If the voltage is determined to be good, and/or the starter can turn the engine, the battery should be ok to continue. Above the battery and off to the right are the fuses. All should be checked before continuing onto the next step. Don't forget the Main fuse to the right if there is no indication when the key is turned.

Now we turn our attention to the coil. disconnecting all cables from the spark plug and the two coil connections. Remembering the positions. The two connections on back of the coil are measured for resistance to see if its in specification, this being primary side between 3.8-4.6 ohms. The secondary off one post and the end of the plug, plus adding 10K ohms, so subtract 10kohms from the meter value. to fall between 10.1 and 15.1 kohms.

There is also a pickup coil check to be done next this is between 182-222 ohms, this is pass fail. If it fails, well, this is a different video altogether, but at least points to the problem. Following this a good test if to measure battery voltage to the back of the coils as demonstrated.

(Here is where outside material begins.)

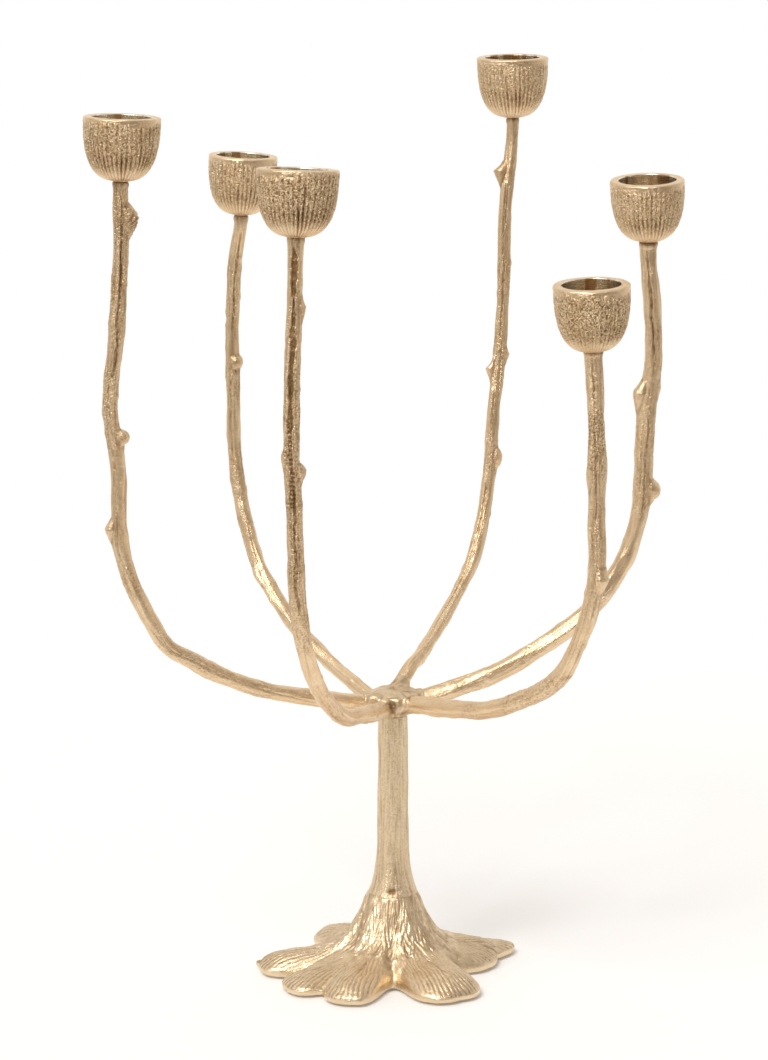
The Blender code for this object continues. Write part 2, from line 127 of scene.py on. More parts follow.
# Each arm: its azimuth, the centre of its cup's rim (radius, height), the cup's lean in degrees towards +X
# and +Y, the arm's radius at the hub and under the cup, how much wider and taller than planned its cup came
# out, how strong the cup's flutes are, how strong the sandy grain on cup and arm is, the points
# (radius, height) that it passes, its buds and its grooves.
# A bud is (height, azimuth it points to, reach from the centreline, half width, half height, roundness).
# Roundness goes from -1 for a beak over 0 for a sloping shoulder to 1 for a ball.
# A groove is (azimuth it faces, lowest height, highest height, depth, half width).
ARMS = {
    "left": {
        "azimuth": 195, "rim": (114.0, 372.6), "lean": (1.8, 1.9), "radii": (3.6, 3.1),
        "cup_size": (1.025, 1.01), "flutes": 1.0, "grain": 1.0,
        "path": ((11, 119.6), (18.9, 120.5), (40.8, 124.4), (58, 128.8), (75.4, 136.2), (88.2, 143.6),
                 (97.4, 149.6), (105.2, 161.6), (113.4, 180), (117, 195), (117.6, 212), (117.8, 228),
                 (119.6, 241), (120.8, 253), (119.5, 268), (117.8, 282), (116.4, 298), (115.3, 318)),
        "buds": ((331, 0, 4.3, 2.6, 4.0, 0.0), (239.5, 0, 4.3, 2.7, 2.6, 1.0),
                 (201.5, 180, 3.8, 2.5, 2.8, -0.35)),
        "grooves": ((280, 262, 343, 0.75, 0.8), (250, 186, 240, 0.5, 0.6)),
    },
    "back_left": {
        "azimuth": 128, "rim": (105.4, 342.4), "lean": (3.0, 0.8), "radii": (3.4, 2.8),
        "cup_size": (0.97, 1.0), "flutes": 0.75, "grain": 0.85,
        "path": ((11, 117.4), (18.5, 118.8), (30, 122.6), (44.3, 127.6), (65.9, 136.6), (80.5, 146.2),
                 (94.5, 159.6), (104, 176), (111.2, 196.2), (114, 213), (114.2, 234), (115, 254),
                 (114.2, 275), (112.4, 294)),
        "buds": ((250, 315, 2.6, 2.4, 2.4, 1.0), (158, 200, 2.0, 2.2, 3.0, 0.3)),
        "grooves": ((285, 262, 312, 0.7, 0.8), (255, 200, 246, 0.5, 0.6)),
    },
    "front_left": {
        "azimuth": 250, "rim": (108.7, 360.9), "lean": (2.0, 4.8), "radii": (3.6, 3.0),
        "cup_size": (1.05, 1.03), "flutes": 0.95, "grain": 1.2,
        "path": ((11, 119.0), (22.2, 119.8), (40.4, 123.2), (58.2, 127.1), (75.6, 136.4), (91, 149),
                 (103.4, 166.5), (111.4, 188), (113, 208), (115.2, 232), (117.4, 252), (117, 270),
                 (115, 290), (112.8, 318)),
        "buds": ((242, 0, 3.3, 2.3, 2.6, 0.45), (247, 180, 2.4, 2.0, 2.6, 0.4),
                 (307.5, 0, 2.6, 1.9, 3.0, -0.6)),
        "grooves": ((262, 224, 333, 1.1, 1.45), (272, 182, 238, 0.8, 0.9)),
    },
    "back_right": {
        "azimuth": 62, "rim": (111.0, 383.4), "lean": (-0.7, 0.3), "radii": (3.0, 2.6),
        "cup_size": (1.0, 1.01), "flutes": 0.7, "grain": 0.6,
        "path": ((7.5, 125.4), (16.6, 131.0), (26.3, 134.4), (46.1, 145), (64.6, 157), (77, 168.2),
                 (86.4, 186.6), (91.4, 206), (94.4, 229), (99, 248), (102, 266), (104.2, 290),
                 (104.6, 310), (106, 324), (110.4, 341)),
        "buds": ((333, 180, 4.2, 2.5, 3.2, -0.65), (247, 180, 3.4, 2.1, 2.8, -0.65),
                 (254, 0, 2.3, 1.9, 2.4, -0.4), (209, 0, 2.9, 2.2, 3.4, 0.6)),
        "grooves": ((268, 262, 330, 0.6, 0.7), (250, 140, 200, 0.6, 0.7)),
    },
    "right": {
        "azimuth": 10, "rim": (108.2, 340.4), "lean": (-1.8, -3.4), "radii": (4.1, 3.7),
        "cup_size": (1.01, 1.01), "flutes": 0.8, "grain": 0.85,
        "path": ((11, 119.6), (17, 120.8), (32.1, 125.4), (46.1, 130.4), (60, 137.8), (73.9, 146.3),
                 (86.2, 156.9), (97.6, 172.2), (104.2, 187), (107.6, 204), (108.2, 225), (109.6, 243),
                 (111.9, 264), (111.4, 282), (110, 298)),
        "buds": ((249, 190, 4.2, 2.6, 3.8, -0.3), (252, 350, 2.6, 2.0, 2.4, -0.5),
                 (208, 0, 4.6, 2.8, 3.0, 0.45)),
        "grooves": ((262, 262, 310, 0.75, 0.8), (280, 196, 244, 0.5, 0.6)),
    },
    "front_right": {
        "azimuth": 313, "rim": (114.9, 312.6), "lean": (-2.2, -2.4), "radii": (3.6, 3.6),
        "cup_size": (1.0, 1.05), "flutes": 0.6, "grain": 1.45,
        "path": ((11, 120.1), (23, 121.6), (40.5, 123.6), (59.6, 127.5), (78.3, 135.1), (92.2, 142.8),
                 (101.6, 151.6), (109.6, 164.8), (116.6, 181.4), (119.6, 200), (118.9, 219), (119, 240),
                 (117.8, 262)),
        "buds": ((235, 200, 2.2, 2.0, 3.0, 0.4), (194, 314, 3.6, 2.8, 3.2, -0.45),
                 (148, 313, 1.6, 2.6, 4.0, 0.5)),
        "grooves": ((262, 215, 282, 0.6, 0.7), (295, 150, 190, 0.4, 0.5)),
    },
}
NECK = 6.0
ARM_STEP = 0.5
RUNG_PITCH = 1.8
ARM_SIDES = 96
ARM_SUNK = 6.0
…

This brings us to a test section where we want to make sure there is no gas in the carbs, so we run the starter until the carb bowls are empty, and/or drain the bowls. Using the spark gap test tool mentioned before, we can check for spark outside the engine by connecting this from the wire to the cooling fin and running the starter. Such a test confirms good ignition.

Still no spark with this good, this points towards the plugs, so its time to pull the plugs for inspection and gap measurement or replacement. The standard gap is .035. A plug test I use though not recommended is to ground the plug to the cooling fin to see if they work.